Saturday, August 27, 2011

THE HAUNTING OF JEFFERSON

JEFFERSON, TEXAS - In East Texas near the Louisiana border is the historic town of Jefferson, named after the third U.S. President, Thomas Jefferson, when Allen Urquhart and Daniel Alley founded it in the early 1840s. There are 84 Texas Historical Commission medallions signifying historic locations within the Jefferson city limits. This community once resembled Louisiana and Missouri more than it did its own Texas neighbors to the west; instead of cowboys and ranchers, there were riverboat captains, dock-hands, and lumbermen. Marion County became part of the United States territories in the 1803 Louisiana Purchase, and the town of Jefferson received a great influx of early immigration because of the "Great Raft," a routed waterway into the Cypress Bayou that allowed the steamboats to reach Jefferson. The steamboat came up the Mississippi River into the Red River, through Caddo Lake, and up Big Cypress to what was known as the "Turning Basin." The first steamboat, the Llama, reached Jefferson in late 1843 or early 1844. Jefferson experienced its heyday after the Civil War ended, as people came in from the devastated southern states to seek new lives.

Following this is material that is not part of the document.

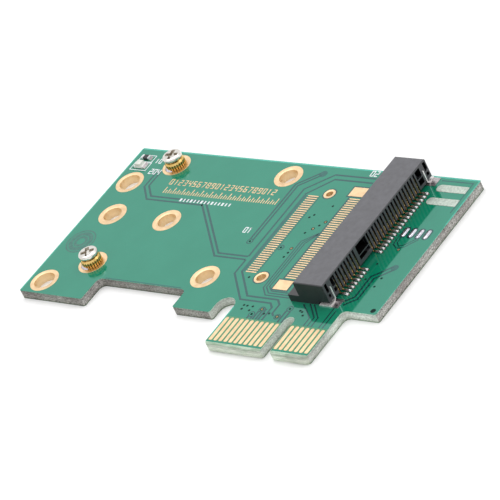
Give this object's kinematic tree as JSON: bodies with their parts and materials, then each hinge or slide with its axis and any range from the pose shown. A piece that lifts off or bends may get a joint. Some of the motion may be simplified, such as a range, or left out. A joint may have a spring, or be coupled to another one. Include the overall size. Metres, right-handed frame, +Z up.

JEFFERSON HOTEL (May 31, 2008)


The building located at 124 West Austin Street began as a cotton warehouse in 1851. When the steamboat port closed in the 1870s, the building was transformed into a hotel. Over the years the hotel has gone by several names, including the Hotel Jefferson, the Grigsby Hotel, and the Austin Street Hotel.

Michael and Elise Lakey are the current proprietors of the beautiful 152-year-old hotel. While visiting Jefferson for a Big Foot conference, I stopped by to visit and found the staff very open about the paranormal activities at the hotel. They even told me about their personal experiences with the unknown while working in the building. When you visit, don't forget to ask the front desk clerk to let you read the hotel journal, where visitors write about their paranormal encounters while staying at the hotel. The following is taken from a brochure from the hotel lobby entitled "Ghostly Tales of The Jefferson Hotel":
  
Some of the most reported similar occurrences:
Whispers from nowhere, orchestra music from a closed dining hall, knocks on walls and Victorian head-boards, the smell of cigar smoke in the smoke-free building, faucets opening of their own accord and doors pulling back when pulled shut.

 Guests who have been the only people checked into the hotel reported footsteps walking the halls in the middle of the night. Even though the hall is carpeted, the sound is often the click-clack of a hardwood floor.
Children have been heard laughing and romping throughout the hotel in the middle of the night. A child calls for mama, a baby cries, but no children were staying in the hotel!

Jefferson Hotel Lobby


Years ago, a former desk clerk named Michael was ending his shift. It was in the middle of a slow week and there were no "paying" guests staying at the hotel overnight. Michael made his rounds upstairs, turning off lights and locking rooms before leaving for the night. He was closing the last door in the long, dark hallway when the doors started opening and slamming shut all at once!

Lights turned on and off as Michael dashed downstairs and phoned his friend Phyllis, a desk clerk at the Excelsior Hotel across the street. Phyllis reports that Michael was in a complete panic when he called, screaming that he was alone in the hotel but all "heck" was breaking loose upstairs! He could hear doors slamming and the sound of footsteps and someone dragging furniture. Michael locked up and waited in the street for his ride home that night.
While this writer visited the hotel, I sat in the lobby and spoke to the night desk clerk. She told me that on many nights, guests who experienced a paranormal event would come down and spend the rest of the night on the lobby chairs rather than spend another minute in their haunted rooms. Some have even checked out!

The desk clerk also mentioned that on quiet nights, she sometimes hears people walking down the stairs and waits to see if she can help them, but no one ever comes down to the lobby—at least no one who can be seen. Many guests have taken photos and shared some of them with the hotel. A folder is kept behind the front desk containing some of the photos showing ORBS and strange mist.
Jefferson Hotel stairs leading up to the second floor


So is the Jefferson Hotel the most haunted hotel in America? Maybe not, but it should be in the Top 20 at least. If you’re ever in East Texas and want to stay in a beautiful 152-year-old hotel, stop by 124 West Austin Street in Jefferson and spend a night in the Jefferson Hotel.